Pride aside, I still think it was a decent deal. She got $750k in 1970 dollars (just under $4mil in today’s dollars) and isn’t shackled to McCann for the next four years.
Whoops, make that $4.5mil in today’s dollars. I fumbled the inflation calculator.
Joan also can’t work in advertising for the next four years but I doubt that she cares. She probably will never get another advertising job again after McCann bad mouths her.
The real “what an idiot Joan looks” problem is that she should have waited until they actually sexually discriminated against her before threatening to reveal their sexual discrimination.

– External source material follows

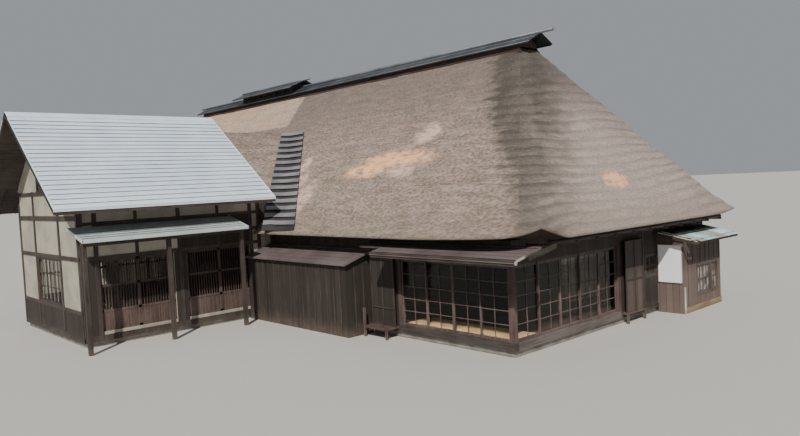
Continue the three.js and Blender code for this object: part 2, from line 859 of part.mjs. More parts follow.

One guy didn’t read her brief and was dismissive, and the other… offered to travel to Atlanta with her to fix things. The only actual discrimination was his telling Joan that she couldn’t expect to be the boss of the other guy who had a wife and kid.
(… It’s far too close to the end for me to remember the names of new characters.)
“Oh noes, what he said could be construed as sexual innuendo if I assume the worst” wouldn’t pass muster even today.
You think that today a person can be liable for sexual harassment only if he states in explicit terms that he is expecting sex? That would be a pretty toothless legal regime.
I think that you need to be able to establish a pattern of behavior for hostile work environment if you can’t prove quid pro quo. Joan is on day two at McCann. Even with her prior encounter, she’s got a ways to go.
You don’t need to prove hostile work environment at all if you have direct evidence of harassment, such as demands for sex, or statements that a woman executive cannot expect a male executive to take orders from her. Those are direct acts of sexual harassment and discrimination. Proving them doesn’t require an evidence of a pattern.